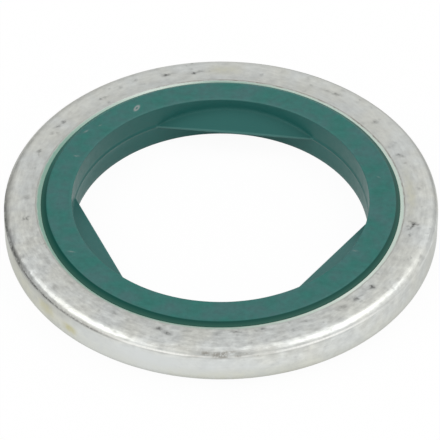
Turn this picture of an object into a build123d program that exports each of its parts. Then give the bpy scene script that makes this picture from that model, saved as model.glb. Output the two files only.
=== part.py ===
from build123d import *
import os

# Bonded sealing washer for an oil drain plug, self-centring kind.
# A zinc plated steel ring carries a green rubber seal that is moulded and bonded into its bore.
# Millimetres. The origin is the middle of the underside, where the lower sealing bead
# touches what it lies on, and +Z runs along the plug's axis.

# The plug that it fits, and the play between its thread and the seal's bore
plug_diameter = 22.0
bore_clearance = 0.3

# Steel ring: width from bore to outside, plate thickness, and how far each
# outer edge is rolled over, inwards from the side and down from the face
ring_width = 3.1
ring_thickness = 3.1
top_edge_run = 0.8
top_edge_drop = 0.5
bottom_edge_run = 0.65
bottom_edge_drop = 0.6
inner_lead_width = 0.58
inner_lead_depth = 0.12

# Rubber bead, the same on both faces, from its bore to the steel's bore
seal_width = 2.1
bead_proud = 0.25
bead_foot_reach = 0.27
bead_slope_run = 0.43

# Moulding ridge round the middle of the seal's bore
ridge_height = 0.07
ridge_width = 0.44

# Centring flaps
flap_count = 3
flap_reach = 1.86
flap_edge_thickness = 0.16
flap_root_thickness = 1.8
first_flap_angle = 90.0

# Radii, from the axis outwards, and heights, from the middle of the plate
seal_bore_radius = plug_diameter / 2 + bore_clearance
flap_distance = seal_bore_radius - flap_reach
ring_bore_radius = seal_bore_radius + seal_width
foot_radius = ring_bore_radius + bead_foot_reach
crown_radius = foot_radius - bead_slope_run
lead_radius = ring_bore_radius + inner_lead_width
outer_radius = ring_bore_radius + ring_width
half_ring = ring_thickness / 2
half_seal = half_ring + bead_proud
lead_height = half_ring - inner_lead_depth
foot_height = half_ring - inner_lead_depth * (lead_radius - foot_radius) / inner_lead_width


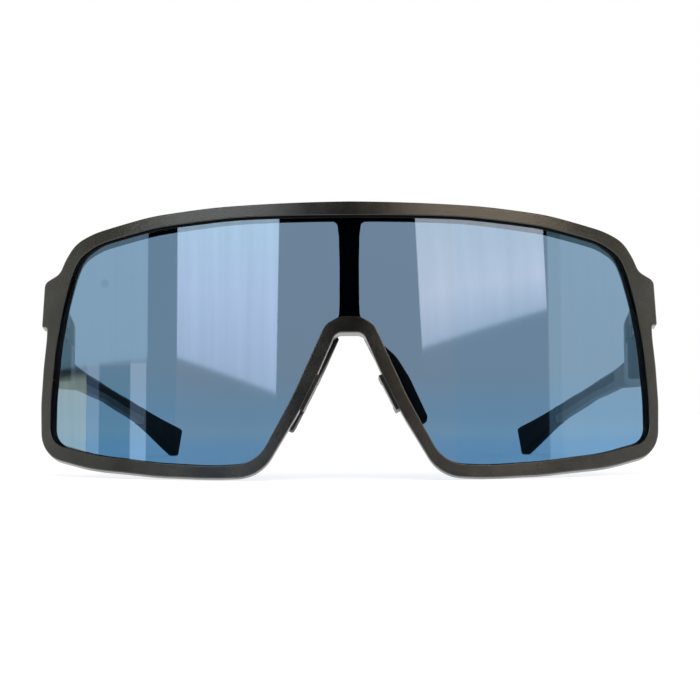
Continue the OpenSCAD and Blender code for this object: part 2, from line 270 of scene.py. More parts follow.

**********

→ **Your instructions**
Take the entries above and copy them out exactly.

→ **Solution to this problem**
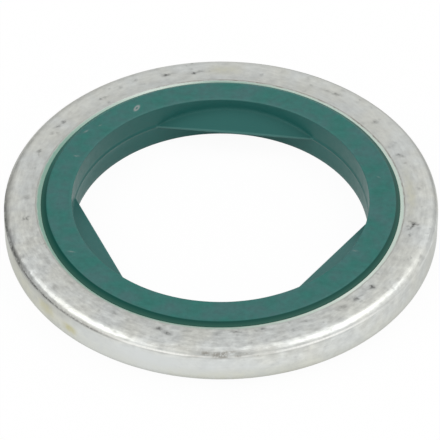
Turn this picture of an object into a build123d program that exports each of its parts. Then give the bpy scene script that makes this picture from that model, saved as model.glb. Output the two files only.
=== part.py ===
from build123d import *
import os

# Bonded sealing washer for an oil drain plug, self-centring kind.
# A zinc plated steel ring carries a green rubber seal that is moulded and bonded into its bore.
# Millimetres. The origin is the middle of the underside, where the lower sealing bead
# touches what it lies on, and +Z runs along the plug's axis.

# The plug that it fits, and the play between its thread and the seal's bore
plug_diameter = 22.0
bore_clearance = 0.3

# Steel ring: width from bore to outside, plate thickness, and how far each
# outer edge is rolled over, inwards from the side and down from the face
ring_width = 3.1
ring_thickness = 3.1
top_edge_run = 0.8
top_edge_drop = 0.5
bottom_edge_run = 0.65
bottom_edge_drop = 0.6
inner_lead_width = 0.58
inner_lead_depth = 0.12

# Rubber bead, the same on both faces, from its bore to the steel's bore
seal_width = 2.1
bead_proud = 0.25
bead_foot_reach = 0.27
bead_slope_run = 0.43

# Moulding ridge round the middle of the seal's bore
ridge_height = 0.07
ridge_width = 0.44

# Centring flaps
flap_count = 3
flap_reach = 1.86
flap_edge_thickness = 0.16
flap_root_thickness = 1.8
first_flap_angle = 90.0

# Radii, from the axis outwards, and heights, from the middle of the plate
seal_bore_radius = plug_diameter / 2 + bore_clearance
flap_distance = seal_bore_radius - flap_reach
ring_bore_radius = seal_bore_radius + seal_width
foot_radius = ring_bore_radius + bead_foot_reach
crown_radius = foot_radius - bead_slope_run
lead_radius = ring_bore_radius + inner_lead_width
outer_radius = ring_bore_radius + ring_width
half_ring = ring_thickness / 2
half_seal = half_ring + bead_proud
lead_height = half_ring - inner_lead_depth
foot_height = half_ring - inner_lead_depth * (lead_radius - foot_radius) / inner_lead_width


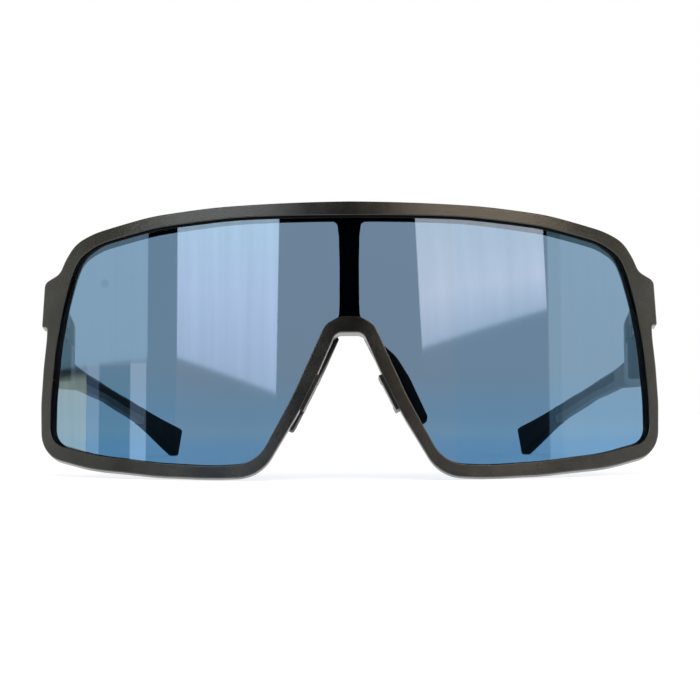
Continue the OpenSCAD and Blender code for this object: part 2, from line 270 of scene.py. More parts follow.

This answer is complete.